Conny Roob travaille au Service de la jeunesse du ministère de l’Éducation nationale, de l’Enfance et de la Jeunesse. Plus tôt dans sa carrière, cette pédagogue a elle-même été scientifique à l’Université du Luxembourg, après quoi elle est entrée au ministère, où elle s'occupe maintenant de la politique jeunesse sous la houlette de Nathalie Keipes. Un domaine dans lequel le ministère et le monde scientifique entretiennent des liens étroits depuis longtemps déjà.
Savoir comment les jeunes pensent et agissent
Le meilleur exemple de cette collaboration est le Rapport national sur la situation de la jeunesse au Luxembourg de 2015. Ce rapport est l'aboutissement de trois ans d'un travail scientifique intense mené par l’unité de recherche INSIDE (Integrative Research Unit on Social and Individual Development) à l’Université du Luxembourg. Son contenu principal est une analyse complète de la transition de l’adolescence à l’âge adulte. En commandant ce rapport, l’objectif du ministère de l’Éducation nationale, de l’Enfance et de la Jeunesse était de savoir comment les jeunes pensent et agissent.

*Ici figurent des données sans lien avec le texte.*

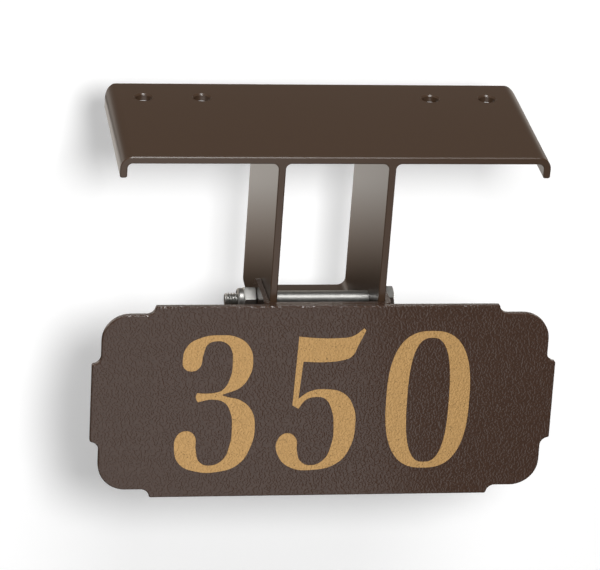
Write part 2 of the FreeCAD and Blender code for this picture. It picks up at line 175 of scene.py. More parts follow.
# Left of the first place the dark part starts at the upper heights, and right of the second place it
# starts lower by this drop, so that the painted dark reflection reaches further down there
DROP_PLACES = (-75 * MM, -45 * MM)
DROP = 30 * MM

# What shiny surfaces mirror of the room: in front it is dim at the right and brighter at the left
ROOM_RIGHT = 0.03
ROOM_LEFT = 0.3
ROOM_BEHIND = 0.2

# Lamps, in metres and degrees. The key lamp stands beside the camera, along the camera's own axes.
# Azimuth 0 is in front of the plaque and 90 at its right
KEY_BESIDE_CAMERA = Vector((0.160, 0.035, 0))
KEY_DIAMETER = 0.2
FRONT_TOP_SUN = {"azimuth": 0, "elevation": 66, "softness": 14}
TOP_SUN = {"azimuth": 180, "elevation": 84, "softness": 20}
REAR_SUN = {"azimuth": 130, "elevation": -15, "softness": 20}
PANEL_CENTRE = Vector((-0.22, -0.52, -0.30))
PANEL_WIDTH = 0.80
PANEL_HEIGHT = 0.70

# Camera: the point it looks at, its distance from there, its angles in degrees and its sensor in
# millimetres
CAMERA_TARGET = Vector((-0.012995, -0.04125, -0.061786))
CAMERA_DISTANCE = 1.4239
CAMERA_AZIMUTH = -9.962
CAMERA_ELEVATION = 25.993
CAMERA_ROLL = 4.192
SENSOR_WIDTH = 36


def linear(hex_colour):
    """The linear red, green and blue of an sRGB hex colour."""
    parts = [int(hex_colour[i:i + 2], 16) / 255 for i in (1, 3, 5)]
    return [part / 12.92 if part <= 0.04045 else ((part + 0.055) / 1.055) ** 2.4 for part in parts]


def opaque(colour):
    """A colour with full alpha, as the shader sockets take it."""
    return (*colour, 1.0)


class PlaqueSizes(bpy.types.PropertyGroup):
    """Sizes of the pieces that are modelled here."""

    bolt_diameter: FloatProperty(
        name="Bolt diameter", description="Outside diameter of the bolt's thread",
        default=6.35 * MM, unit="LENGTH", subtype="DISTANCE",
    )
    thread_pitch: FloatProperty(
        name="Thread pitch", description="Distance from one thread crest to the next",
        default=1.27 * MM, unit="LENGTH", subtype="DISTANCE",
    )
    thread_length: FloatProperty(
        name="Thread length", description="Threaded stretch at the bolt's tip",
        default=13.0 * MM, unit="LENGTH", subtype="DISTANCE",
    )
    hexagon_flats: FloatProperty(
        name="Hexagon size", description="Width across flats of the bolt's head and the nut",
        default=11.11 * MM, unit="LENGTH", subtype="DISTANCE",
    )
    head_turn: FloatProperty(
        name="Head turn", description="How far the bolt's head is turned about the bolt",
        default=math.radians(-3), unit="ROTATION", subtype="ANGLE",
    )
    nut_turn: FloatProperty(
        name="Nut turn", description="How far the nut is turned about the bolt",
        default=math.radians(-3.5), unit="ROTATION", subtype="ANGLE",
    )
    nut_hex_height: FloatProperty(
        name="Nut hexagon height", description="Height of the nut's hexagon, without its collar",
        default=5.8 * MM, unit="LENGTH", subtype="DISTANCE",
    )
    nut_collar_diameter: FloatProperty(
        name="Nut collar diameter", description="Diameter of the round collar that holds the nylon ring",
        default=10.6 * MM, unit="LENGTH", subtype="DISTANCE",
    )
    film_thickness: FloatProperty(
        name="Film thickness", description="How far the gold film stands out from the plaque's face",
        default=0.15 * MM, unit="LENGTH", subtype="DISTANCE",
    )


class PlaqueColours(bpy.types.PropertyGroup):
    """Colours of the finishes."""

    coat: FloatVectorProperty(
        name="Bronze coat", description="Colour of the powder coat on the hanger",
        default=linear("#403024"), size=3, min=0, max=1, subtype="COLOR",
    )
    hammered_coat: FloatVectorProperty(
        name="Hammered bronze coat", description="Colour of the textured powder coat on the plaque",
        default=linear("#3F2E25"), size=3, min=0, max=1, subtype="COLOR",
    )
    film: FloatVectorProperty(
        name="Gold film", description="Colour of the figures",
        default=linear("#B8915C"), size=3, min=0, max=1, subtype="COLOR",
    )
    zinc: FloatVectorProperty(
        name="Zinc plate", description="Colour of the plated steel hardware",
        default=linear("#C6C5C1"), size=3, min=0, max=1, subtype="COLOR",
    )
    nylon: FloatVectorProperty(
        name="Nylon", description="Colour of the lock nut's ring",
        default=linear("#E4E2D8"), size=3, min=0, max=1, subtype="COLOR",
    )


class PlaqueLight(bpy.types.PropertyGroup):
    """Lamps and camera."""

    key_strength: FloatProperty(
        name="Key light", description="Strength of the soft light from beside the camera",
        default=2.3,
    )
    front_top_strength: FloatProperty(
        name="Front top light", description="Strength of the soft light from above the camera",
        default=1.1,
    )
    top_strength: FloatProperty(
        name="Top light", description="Strength of the soft light from above",
        default=1.42,
    )
    rear_strength: FloatProperty(
        name="Rear light", description="Strength of the soft light from behind and below",
        default=1.9,
    )
    panel_level: FloatProperty(
        name="Panel", description="Brightness of the soft panel that the plaque's left end mirrors",
        default=1.0,
    )
    surround: FloatProperty(
        name="Surroundings", description="Even light from all round",
        default=0.22,
    )
    paper_glow: FloatProperty(
        name="Paper", description="Even light that the white paper behind throws back",
        default=0.65,
    )
    lens: FloatProperty(
        name="Lens", description="Focal length of the camera on a 36 mm wide sensor",
        default=192.79, subtype="DISTANCE_CAMERA",
    )


def add_node(tree, kind, settings=None, inputs=None):
    """Adds a shader node, sets its settings and fills its inputs with values or other nodes' outputs."""
    node = tree.nodes.new("ShaderNode" + kind)
    for name, value in (settings or {}).items():
        setattr(node, name, value)
    for name, value in (inputs or {}).items():
        if isinstance(value, bpy.types.NodeSocket):
            tree.links.new(value, node.inputs[name])
        else:
            node.inputs[name].default_value = value
    return node


def new_material(name, colour, **values):
    """A material with one Principled shader, whose even values are set on its own sockets."""
    material = bpy.data.materials.new(name)
    material.use_nodes = True
    material.diffuse_color = opaque(colour)
    tree = material.node_tree
    tree.nodes.clear()
    surface = add_node(tree, "BsdfPrincipled", inputs={"Base Color": opaque(colour), **values})
    add_node(tree, "OutputMaterial", inputs={"Surface": surface.outputs["BSDF"]})
    return material, tree, surface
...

« Nous voyons ce rapport comme la voix des jeunes à prendre en compte dans la recherche », explique la pédagogue. « Pour nous, ce qui compte, ce n’est pas seulement d'analyser et évaluer les mesures financées par l’État, mais de savoir quelle est la place des jeunes dedans » affirme Roob Conny. Et par « nous », elle désigne aussi bien les membres de l’unité de recherche INSIDE que le Service de la jeunesse. Le rapport sur la jeunesse constitue donc la base du Plan d'action national de la jeunesse 2017-2020 dans lequel sont définies les stratégies du gouvernement pour l’emploi des jeunes.
La collaboration demande un processus de concertation
La loi sur la jeunesse prévoit la présentation d'un rapport sur la jeunesse tous les cinq ans. Mais pour qu’un tel rapport couvre aussi les problématiques qui revêtent de l’importance pour les décisions politiques, un haut niveau de concertation est nécessaire. C’est pourquoi les travaux scientifiques ont été dirigés par un groupe de pilotage qui réunissait à la fois des représentants du ministère et de l’Université. Qui plus est, afin d’apporter une aide sur les questions scientifiques et à des fins d'assurance qualité, un comité consultatif scientifique a été convoqué également.
Derrière la collaboration se cache donc un énorme processus de concertation, qui explique aussi pourquoi cet échange est certes souhaitable, mais n’a absolument rien d'évident. Dans le cas du Service de la jeunesse, selon Conny Roob le succès tient avant tout au fait que des recherches basées sur les politiques européennes en matière de jeunesse sont menées au Luxembourg depuis les années 90 déjà. Et avec la fondation de l’Université, ce domaine de recherche a ensuite été intégré.
La recherche n'a pas vocation à dicter la politique
Pour la pédagogue, qui connaît les deux côtés en raison de son activité précédente, l'échange avec le monde de la recherche est bénéfique dans tous les cas. « Les chercheurs ne peuvent pas dicter de politique, et ce n’est pas non plus leur mission », précise-t-elle. « Et nous savons aussi que la politique a souvent besoin de réponses rapides que la science n’est pas en mesure d'apporter aussi rapidement » ajoute-t-elle. Malgré tout, les analyses et connaissances scientifiques sont une base importante pour le ministère et les décideurs, estime Conny Roob. « En effet, c’est le seul moyen pour nous de savoir vraiment là où le bât blesse au sein de la jeunesse ».